9. Management trained in health & safety
We have already touched on employee health and safety training, but there must be key leaders within a company to carry out basic training and risk assessments. Keeping track of management training can be vital, especially when there is a high staff turnover or role changes within a company.
10. Average time to resolution of risks
If you have a platform to assist you in managing risks, you will also be able to measure the time it takes to resolve the incidents from the time they are first reported. This is very much like any IT support system; once a user reports an issue, it is then tracked until completion. A quick resolution will enforce those policies that are currently in place, and a long response may prompt you to investigate and assess your current policies.

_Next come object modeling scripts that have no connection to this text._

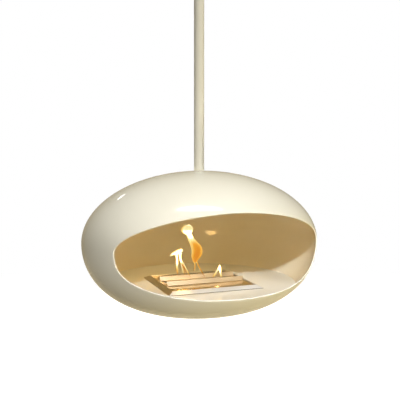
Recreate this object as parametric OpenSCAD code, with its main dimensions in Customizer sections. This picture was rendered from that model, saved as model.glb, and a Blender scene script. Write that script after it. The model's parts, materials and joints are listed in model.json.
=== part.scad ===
// Hanging ethanol fireplace: a flattened round pod on a ceiling pole.
// Origin at the ceiling, on the pole's axis. +Z up, the mouth faces -Y. Millimetres.

/* [Ceiling mount] */
// Diameter of the steel plate that is screwed to the ceiling
plate_d = 100; // [90:1:108]
// Thickness of the ceiling plate
plate_t = 5; // [4:0.5:8]
// Diameter of the circle on which the fixing holes lie
mount_pcd = 76; // [66:1:78]
// Diameter of each fixing hole
mount_hole_d = 6.5; // [5:0.5:8]
// How many fixing holes there are
mount_holes = 4; // [3:1:6]
// Length of the spigot that the pole slides over
spigot_l = 70; // [60:1:90]
// Outer diameter of the canopy
canopy_d = 124; // [118:1:160]
// Height of the canopy
canopy_h = 44; // [40:1:70]
// Sheet thickness of the canopy
canopy_wall = 1.5; // [1:0.25:3]
// Height of the collar that holds the canopy up
collar_h = 12; // [10:1:20]
// Radial thickness of the collar
collar_wall = 6; // [5:0.5:10]

/* [Pole] */
// Distance from the ceiling to the crown of the pod
drop = 1000; // [600:10:2500]
// Outer diameter of the pole
pole_d = 28; // [26:0.5:32]
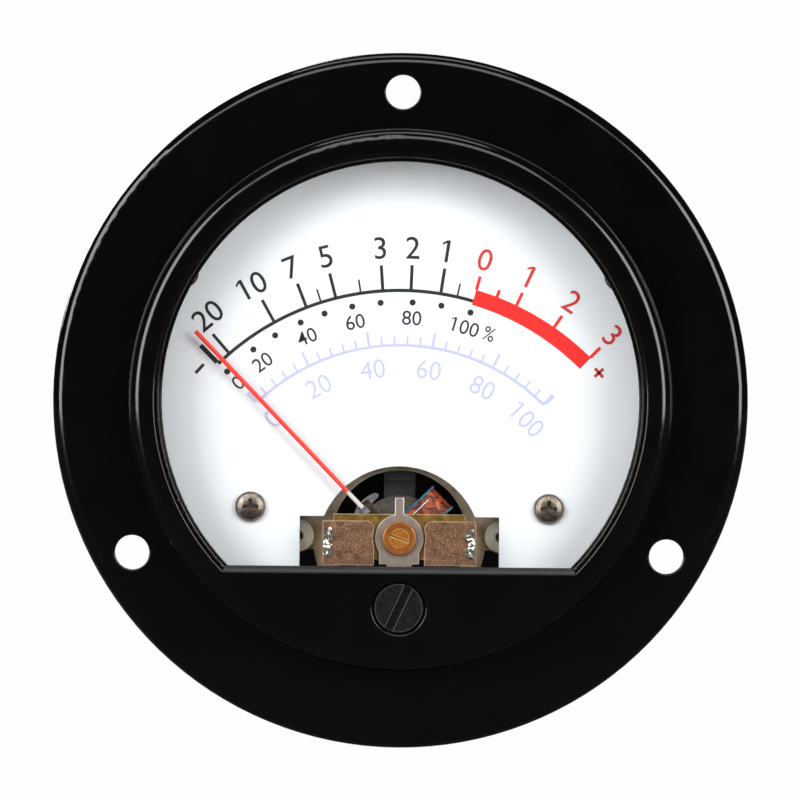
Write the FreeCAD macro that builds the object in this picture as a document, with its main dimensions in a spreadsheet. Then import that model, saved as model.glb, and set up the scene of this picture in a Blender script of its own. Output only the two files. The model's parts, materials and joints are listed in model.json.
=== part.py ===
import FreeCAD, Part
import Sketcher
import math
import os
import re

# Round panel VU meter with a pivoted moving coil.
# Millimetres. The dial faces -Y, +X is right as the dial is read, +Z is up.
# The origin is the centre of the three fixing holes, on the flange's rear face.

# Front moulding
flange_width = 7.75  # flange's width outside the case
flange_thick = 3.0  # thickness of the flange
flange_edge = 1.3  # round on the flange's front edge
fixing_inset = 4.5  # fixing holes' middles inside the flange's edge
fixing_hole = 2.0  # radius of a fixing hole
fixing_count = 3  # number of fixing holes
ring_step = 1.15  # bezel ring's edge inside the case's outline
ring_rise = 4.5  # height of the bezel ring above the flange
ring_shoulder = 1.3  # round on the ring's front edge
spigot_wall = 1.3  # wall of the spigot that enters the case
face_thick = 1.9  # thickness of the bezel's front face
lip_width = 1.5  # width of the lip round the window
mask_rise = 4.74  # window's straight edge above the adjuster
ledge_width = 0.45  # flat ledge round the window
ledge_depth = 1.0  # depth of that ledge below the face
bevel = 0.5  # bevel on the window's front edge
spigot_play = 0.2  # gap between the spigot and the case
spigot_length = 2.0  # length of the spigot
closure_inset = 0.1  # closure screws' middles inside the cavity's wall
closure_boss = 1.4  # radius of a closure boss in the front moulding
closure_count = 3  # number of closure screws
pilot_depth = 5.0  # depth of a pilot hole in a closure boss

# Window glass
glass_gap = 0.3  # gap between the glass and the cavity wall
glass_thick = 1.5  # thickness of the glass
glass_seat = 1.2  # glass overlap below the window's straight edge

# Dial
dial_gap = 0.3  # gap between the dial and the cavity wall
dial_thick = 0.5  # thickness of the dial plate
dial_overlap = 2.9  # dial's straight lower edge below the window's
dial_arch = 9.44  # radius of the arch in the dial
arch_shift = 1.14  # arch's centre below the movement axis
dial_slot_half = 11.5  # half width of the dial's cut-out
slot_rise = 2.5  # top of that cut-out above the movement axis
dial_screw_x = 17.2  # dial screws left and right of the centre
dial_screw_rise = 3.5  # dial screws above the movement axis
dial_post = 2.2  # radius of a dial post
pan_head = 1.75  # radius of a dial screw's head
pan_rise = 1.0  # height of a dial screw's head
dial_screw_length = 4.0  # length of a dial screw below its head

# Small screws and their clearances
screw_radius = 1.0  # radius of the small screws
thread_play = 0.03  # gap between a screw and its threaded hole
hole_play = 0.15  # gap between a screw and a plain hole
cross_slot = 0.45  # width of a cross recess's wings
run_play = 0.05  # running clearance of turning pieces

# Movement axis and magnet system
axis_rise = 7.94  # movement axis above the adjuster
coil_middle = 7.0  # middle of the magnet system behind the flange
core_radius = 4.9  # radius of the magnet core
core_length = 8.0  # length of the magnet core
yoke_bore = 7.8  # inner radius of the yoke ring
yoke_radius = 10.0  # outer radius of the yoke ring
yoke_length = 7.2  # length of the yoke ring
ear_reach = 14.2  # yoke ears' reach from the axis
ear_top = 3.2  # top of the ears above the axis
ear_bottom = 1.4  # bottom of the ears below the axis
ear_thick = 2.0  # thickness of the ears
washer_x = 11.68  # white washers left and right of the axis
washer_rise = 0.15  # white washers above the axis
washer_radius = 1.85  # radius of a white washer
washer_thick = 0.8  # thickness of a white washer
pin_radius = 0.5  # radius of the frame's locating pins
pin_shoulder = 1.3  # radius of those pins behind the ears
support_half = 1.8  # half width of a core support
support_length = 5.0  # length of a core support
support_step = 6.6  # radius at which a core support steps up

# Moving coil
coil_half = 1.7  # half width of the coil, flanges included
coil_flange = 0.2  # thickness of a bobbin flange and wall
core_play = 0.3  # gap between the bobbin and the core
winding_depth = 1.4  # depth of the winding
flange_lip = 0.15  # bobbin flange above the winding
hub_radius = 0.55  # radius of a pivot hub
hub_plate = 1.3  # half length of a hub's foot plate
hub_plate_thick = 0.3  # thickness of a hub's foot plate
pivot_radius = 0.2  # radius of a pivot needle
pivot_cone = 0.5  # length of a pivot's point
jewel_play = 0.05  # gap between a pivot and its jewel

# Bridges, jewel screws and regulator
bridge_front = 2.7  # front bridge's front face before the flange's rear face
bridge_thick = 0.6  # thickness of a bridge
bridge_reach = 8.6  # bridge's reach from the axis
bridge_top = 2.8  # top of the front bridge's strip above the axis
strip_step = 1.0  # end of that strip inside the bridge's edge
bridge_bottom = 2.4  # bottom of the front bridge below the axis
bridge_leg = 0.8  # thickness of a bridge's leg
boss_radius = 2.3  # radius of a bridge's boss
boss_rise = 0.4  # height of that boss behind the bridge
stop_circle = 1.9  # radius of the circle through the bridge's stop pins
stop_angle = 108.0  # stop pins' angle from upright
stop_pin = 0.3  # radius of a stop pin
stop_length = 1.0  # length of a stop pin behind the bridge
tag_reach = 5.5  # reach of the rear spring arm's solder tag
board_inner = 2.9  # inner edge of a board from the axis
board_overhang = 0.2  # boards' outer edges beyond the bridge
board_top = 2.0  # top of a board above the axis
board_bottom = 3.1  # bottom of a board below the axis
board_thick = 1.0  # thickness of a board
board_round = 0.9  # round on a board's inner corners
eyelet_inset = 0.65  # eyelets' middles inside the boards' outer edges
eyelet_radius = 0.55  # radius of an eyelet's rim
eyelet_rise = 0.2  # height of an eyelet's rim
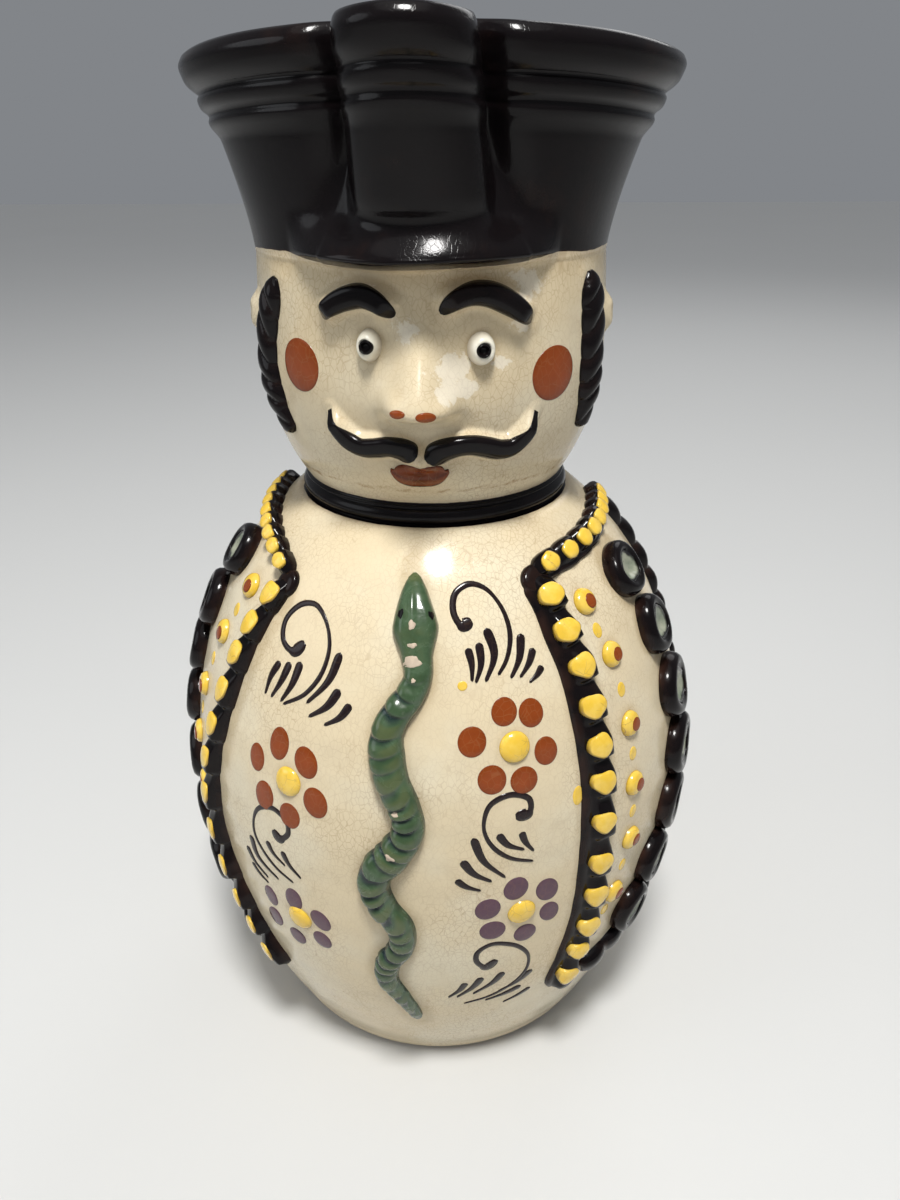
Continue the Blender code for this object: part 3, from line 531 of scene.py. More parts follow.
    def shifted(self, turn, z, level, upward):
        """The place reached by going level and upward millimetres along the turned wall."""
        _, _, up = self.smooth_frame(turn, z)
        return turn + np.degrees(level / self.turned_radius(z)), z + upward * np.clip(up[..., 2], 0.25, 1.0)

    def grime(self, turn, z):
        """How much brown is laid on: grime, and painted shade beside all that is raised, in the face's hollows and
        under visor and collar.
        """
        # The base amount and the rise over the whole face are grime; the rise just under the hat's edge is painted
        # shadow of the visor.
        amount = 0.12 + 0.30 * smooth(z, 191.0, 205.0) + 0.35 * smooth(z, 245.0, 251.0)
        # Painted shade: a dark edge fading away from the snake, beads, buttons, knobs, flower hearts, eyes, brows and
        # moustache.
        gap, _ = trail(turn, z, way_through(SNAKE, 50), BODY_SCALE)
        amount = np.maximum(amount, 0.75 * (1.0 - smooth(gap, 4.2, 8.0)))
        for beads in (RIGHT_BEADS, LEFT_BEADS):
            gap, _ = trail(turn, z, beads, BODY_SCALE)
            amount = np.maximum(amount, 0.70 * (1.0 - smooth(gap, 5.6, 9.0)))
        across = np.radians(self.turned_radius(z))
        for places, reach, most in (
            ((*RIGHT_BUTTONS, *LEFT_BUTTONS), 1.04 * self.button_radius, 0.9),
            ((*RIGHT_KNOBS, *LEFT_KNOBS), 3.7, 0.55),
            ([flower[0] for flower in (*BROWN_FLOWERS, *PURPLE_FLOWERS)], 4.0, 0.55),
            ([eye[:2] for eye in EYES], 3.4, 0.9),
        ):
            for place in places:
                gap = np.hypot((turn - place[0]) * across, z - place[1])
                amount = np.maximum(amount, most * (1.0 - smooth(gap, reach, reach + 2.6)))
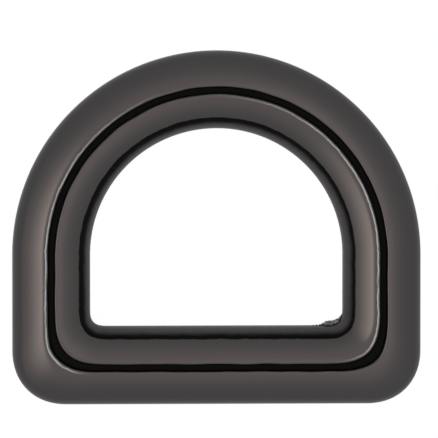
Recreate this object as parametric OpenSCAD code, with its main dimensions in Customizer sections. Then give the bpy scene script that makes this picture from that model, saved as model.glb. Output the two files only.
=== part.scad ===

Every company will have its own health and safety objectives, and we understand that these top 10 KPIs are not for everyone, but it highlights the importance and hopefully the thought process on which KPIs should be prioritised. The health and safety of workers is a key factor in the efficiency and output of any company.
This article is intended for information purposes only when it comes to implementing health and safety measures in your workplace always seek advice from professional experts.